▸ Task description
Write out every record in full, exactly as written, please.

▸ The input
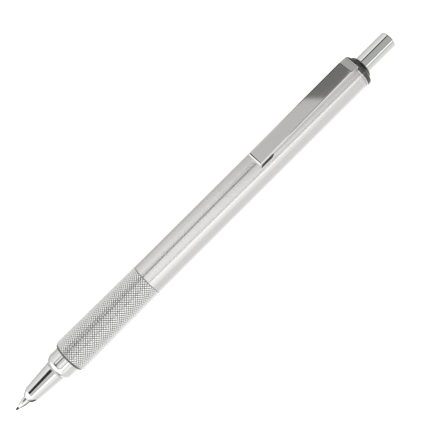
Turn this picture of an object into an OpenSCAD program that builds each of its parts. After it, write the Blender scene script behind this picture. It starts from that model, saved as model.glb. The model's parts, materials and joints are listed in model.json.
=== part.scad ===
// Push-button mechanical pencil with a knurled steel grip, in millimetres.
// The pencil lies along X: the writing point is at the origin, +X runs to the push button,
// and +Z passes through the middle of the pocket clip.

/* [Overall] */
// Length from the writing point to the end of the push button
overall_l = 137.6; // [134:0.1:142]
// Diameter of the lead that the pencil takes
lead_d = 0.7; // [0.5, 0.7]
// Lead standing out of the guide
lead_out = 1.1; // [0.5:0.1:1.8]
// Travel of the push button
push_travel = 3; // [2:0.1:3]

/* [Nose] */
// Where the nose starts behind the writing point
nose_x = 4.3; // [4:0.1:4.8]
// Diameter of the nose where its rounded tip meets its taper
nose_d = 4.6; // [4.4:0.02:4.8]
// Diameter of the nose where its taper ends
taper_d = 6.08; // [5.9:0.02:6.2]
// Where the taper ends, in front of a narrow groove
taper_x = 14.4; // [14:0.1:14.8]
// Diameter of the collar that runs into the grip
collar_d = 7.96; // [7.8:0.02:8]

/* [Grip] */
// Diameter over the crests of the knurling
grip_d = 9.75; // [9.6:0.05:10.5]
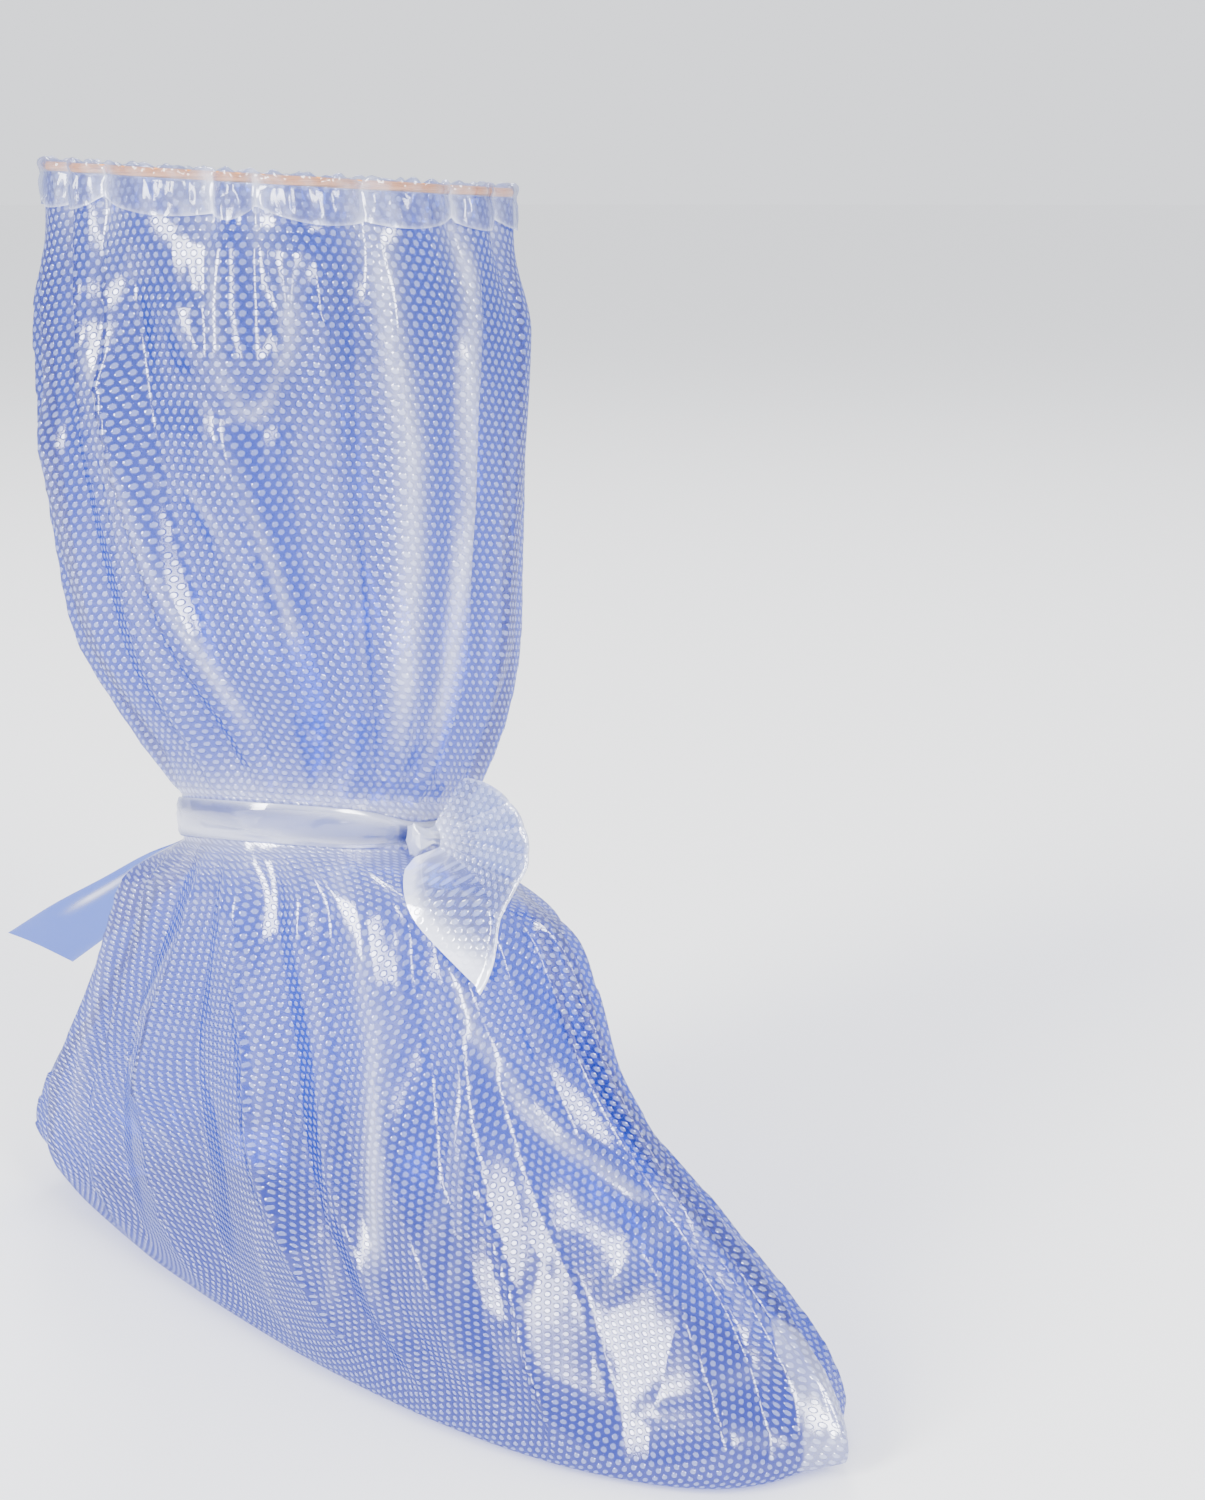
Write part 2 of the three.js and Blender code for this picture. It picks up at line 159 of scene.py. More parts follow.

▸ Completed exercise
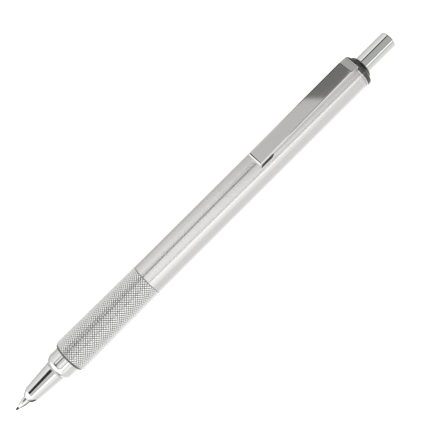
Turn this picture of an object into an OpenSCAD program that builds each of its parts. After it, write the Blender scene script behind this picture. It starts from that model, saved as model.glb. The model's parts, materials and joints are listed in model.json.
=== part.scad ===
// Push-button mechanical pencil with a knurled steel grip, in millimetres.
// The pencil lies along X: the writing point is at the origin, +X runs to the push button,
// and +Z passes through the middle of the pocket clip.

/* [Overall] */
// Length from the writing point to the end of the push button
overall_l = 137.6; // [134:0.1:142]
// Diameter of the lead that the pencil takes
lead_d = 0.7; // [0.5, 0.7]
// Lead standing out of the guide
lead_out = 1.1; // [0.5:0.1:1.8]
// Travel of the push button
push_travel = 3; // [2:0.1:3]

/* [Nose] */
// Where the nose starts behind the writing point
nose_x = 4.3; // [4:0.1:4.8]
// Diameter of the nose where its rounded tip meets its taper
nose_d = 4.6; // [4.4:0.02:4.8]
// Diameter of the nose where its taper ends
taper_d = 6.08; // [5.9:0.02:6.2]
// Where the taper ends, in front of a narrow groove
taper_x = 14.4; // [14:0.1:14.8]
// Diameter of the collar that runs into the grip
collar_d = 7.96; // [7.8:0.02:8]

/* [Grip] */
// Diameter over the crests of the knurling
grip_d = 9.75; // [9.6:0.05:10.5]
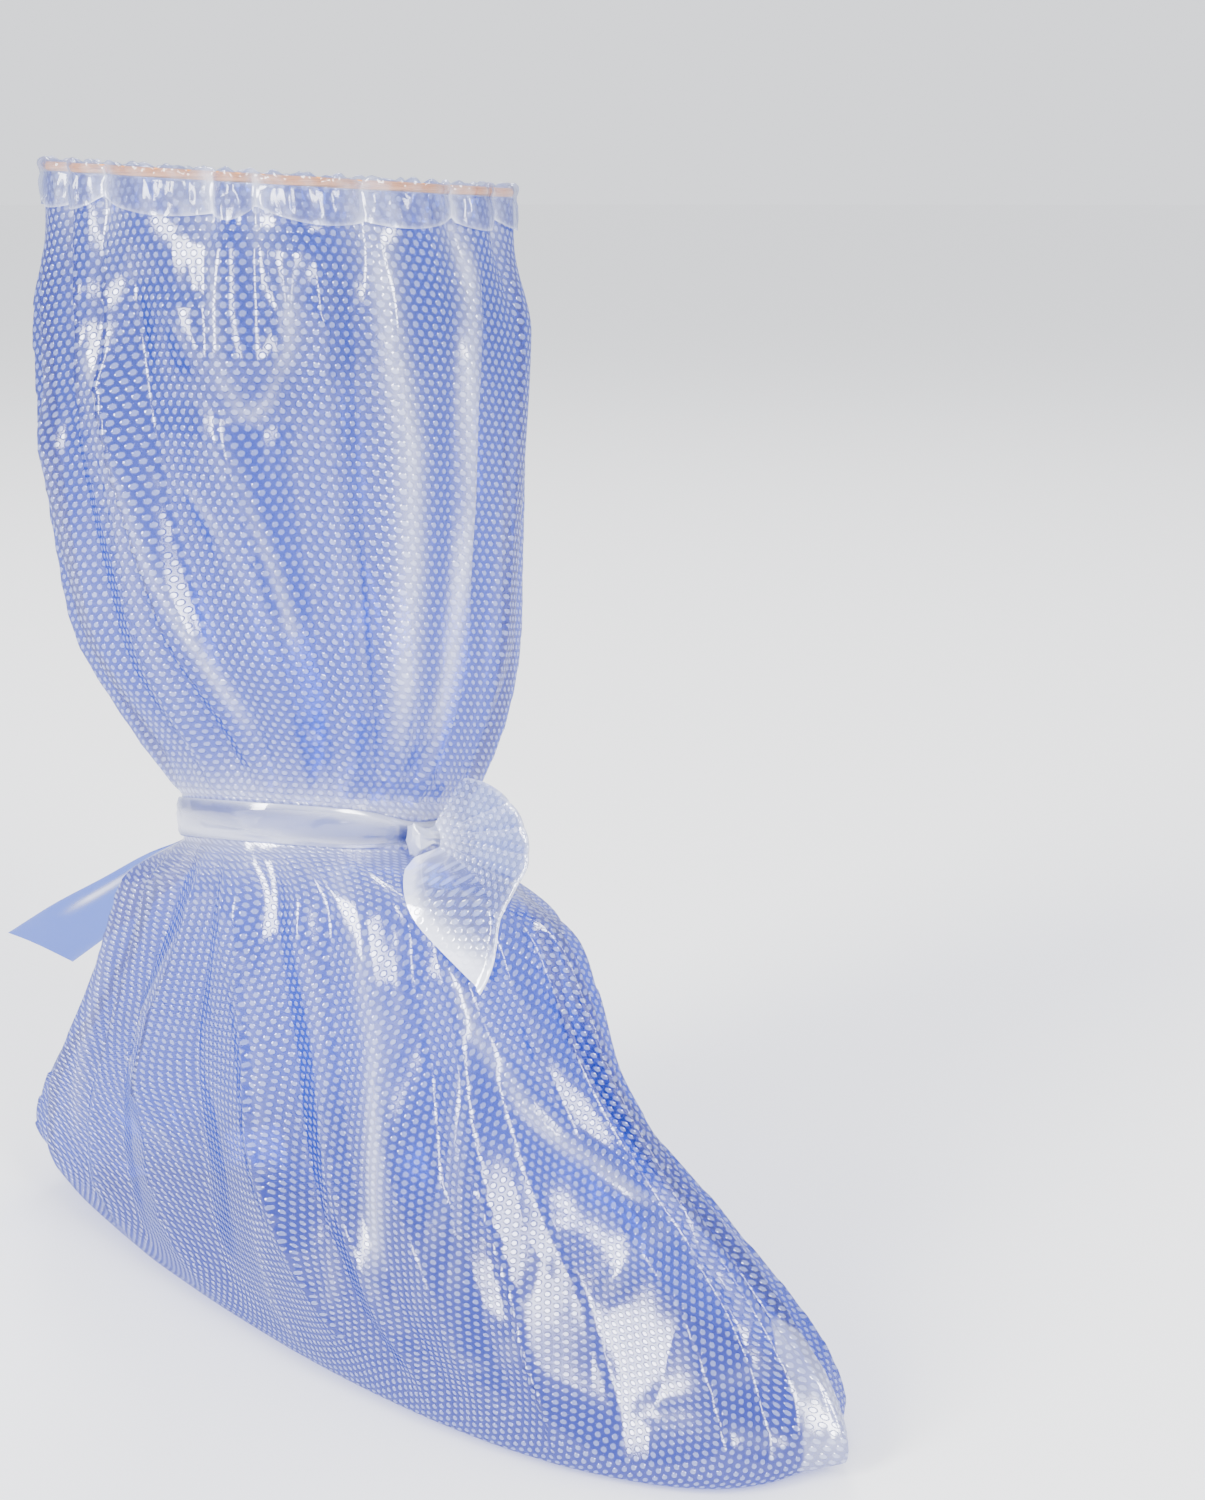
Write part 2 of the three.js and Blender code for this picture. It picks up at line 159 of scene.py. More parts follow.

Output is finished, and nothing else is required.